Editor:
In today’s article, you make the wildly incorrect statement that Malibu provides 30 percent of the District’s revenue. Not even Malibu folks would make that claim.
The District’s total revenue is about $147 million and property tax revenue is about $94 million. In order for Malibu to supply 30% of the total, they would have to be contributing about $44 million. The only measurable Malibu sources are property tax and parcel tax. Thirty percent of the parcel tax is about $3.8 million, which means that the Malibu property tax revenue would have to be over $40 million or about 42.5% of the total property tax revenue, which is absurd. You entirely ignore the $22 million projected to come from the City of Santa Monica and $2 million from the Santa Monica Education Foundation, among funds from other sources.
Malibu sometimes claims it contributes 30% of the property tax revenue which is also likely incorrect. Under ever-shifting State laws relating to the allocation of countywide property tax since Prop. 13 passed in 1978, the more likely reality is that there’s no way to determine how much of the property taxes paid by Malibu property owners finds its way to the District.

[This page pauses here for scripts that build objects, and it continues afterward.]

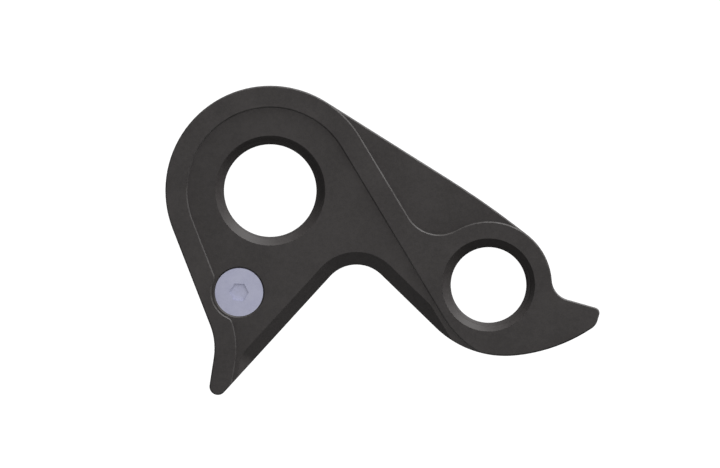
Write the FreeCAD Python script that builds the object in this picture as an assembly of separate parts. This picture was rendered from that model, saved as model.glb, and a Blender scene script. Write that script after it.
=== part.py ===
import FreeCAD, Part
import os
from math import acos, atan2, cos, degrees, hypot, pi, radians, sin, sqrt

# Bicycle derailleur hanger with its fixing screw, in millimetres.
# The origin is on the wheel axle's axis, in the plane that meets the frame.
# X and Y lie in that plane, and Z points inboard, towards the wheel.
# Each outline is walked clockwise as seen from the wheel, so metal lies to its right.

# Levels along Z
plate_thickness = 3.0        # frame seat to hub seat
lip_height = 2.25            # rim above the hub seat
web_thickness = 2.4          # frame seat to the sunk web
boss_depth = 3.25            # bosses outboard of the frame seat

# Axle end
lobe_radius = 12.4
rim_width = 2.6              # lip between the outside edge and the hub pocket
spigot_radius = 8.0          # locates the hanger in the frame
spigot_chamfer = 0.5
axle_minor_radius = 5.459    # M12 x 1 internal thread
axle_major_radius = 6.0
axle_relief_radius = 6.25    # plain counterbore above the thread
axle_relief_depth = 0.6
axle_mouth_chamfer = 0.25

# Derailleur end
bolt_x = 25.8
bolt_y = -11.15
boss_radius = 7.5
bolt_minor_radius = 4.459    # M10 x 1 internal thread
bolt_mouth_radius = 5.5      # chamfer on the wheel side
bolt_exit_radius = 5.1       # chamfer on the derailleur side
boss_foot_radius = 9.0       # step from the derailleur boss to the frame seat

# Upper edge
upper_angle = 32.2
bow_radius = 105.0
rib_angle = 59.0             # pocket wall and rib towards the derailleur boss
web_hollow_radius = 4.2

# Stop claw, which the derailleur's tension screw bears on
claw_angle = 15.95
claw_top_rise = 0.9          # top edge above the bolt's centre, square to the claw
claw_reach = 13.55           # from the bolt's centre, along the claw
claw_root_radius = 2.5
claw_corner_radius = 0.65
claw_toe_radius = 1.7
claw_toe_drop = 1.383        # toe's centre below the top edge, square to the claw
belly_x = 27.8
belly_y = -7.75
belly_radius = 11.8
underside_angle = 5.3        # where it leaves the belly, past the belly's lowest point

# Notch between the two arms
notch_x = 10.19
notch_y = -12.95
notch_radius = 4.2
lead_in_width = 1.5          # ramp that guides the hub into its pocket
lead_in_depth = 1.5
lead_in_inset = 0.5          # ramp ends this far short of the pocket's wall
lead_in_end_radius = 3.0

# Foot and left side
foot_x = -6.19
foot_y = -23.16
foot_radius = 1.0
foot_angle = 81.3
foot_hollow_radius = 7.5
side_angle = 111.3

# Hub pocket
relief_radius = 3.25         # pocket wall around the screw head
relief_blend = 1.0
tail_start = 23.3            # along the right wall, from square to the axle
tail_radius = 12.0
tail_angle = 20.0            # end of the wall, past the notch

# Fixing screw, M3 x 6 countersunk
screw_x = -3.69
screw_y = -12.01
screw_length = 6.0
screw_radius = 1.5
neck_radius = 1.34           # unthreaded neck under the head, at the thread's pitch diameter
thread_start = 0.1           # top of the thread, below the frame seat
head_radius = 2.85
head_land = 0.1
head_sink = 0.05             # head below the hub seat
head_gap = 0.02              # head's cone to its seat
screw_hole_radius = 1.7
screw_tip_chamfer = 0.4
socket_flats = 2.0
socket_depth = 1.1
socket_turn = -3.5           # a corner of the socket, in degrees from +X

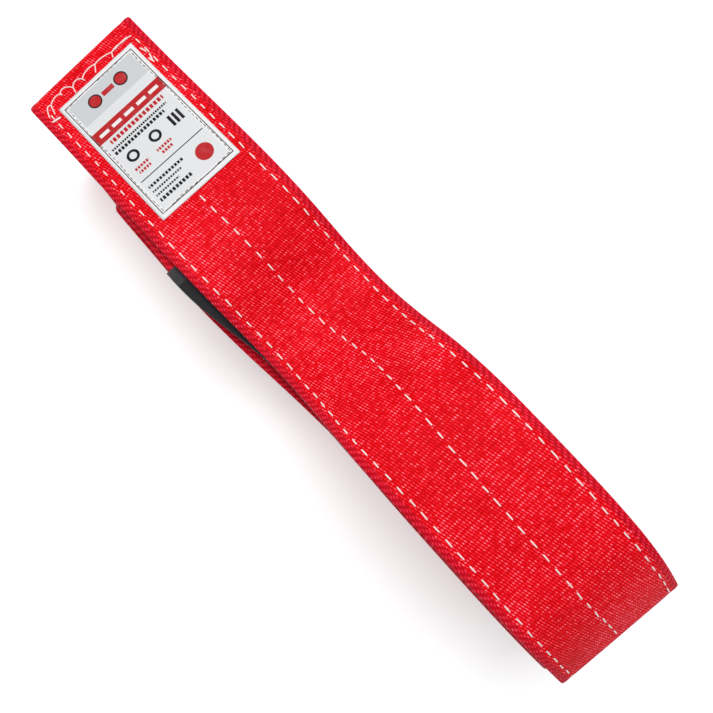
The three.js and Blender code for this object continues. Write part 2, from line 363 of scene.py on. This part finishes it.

As stated by the State Legislative Analyst’s Office: “To implement Proposition 13, the Legislature enacted the AB 8 property tax allocation system. A single countywide rate of 1 percent replaced the numerous individual government tax rates. Although taxpayers gained the assurance that their rate could not increase from year-to-year, they lost the ability to see which entities receive revenues from their payments.”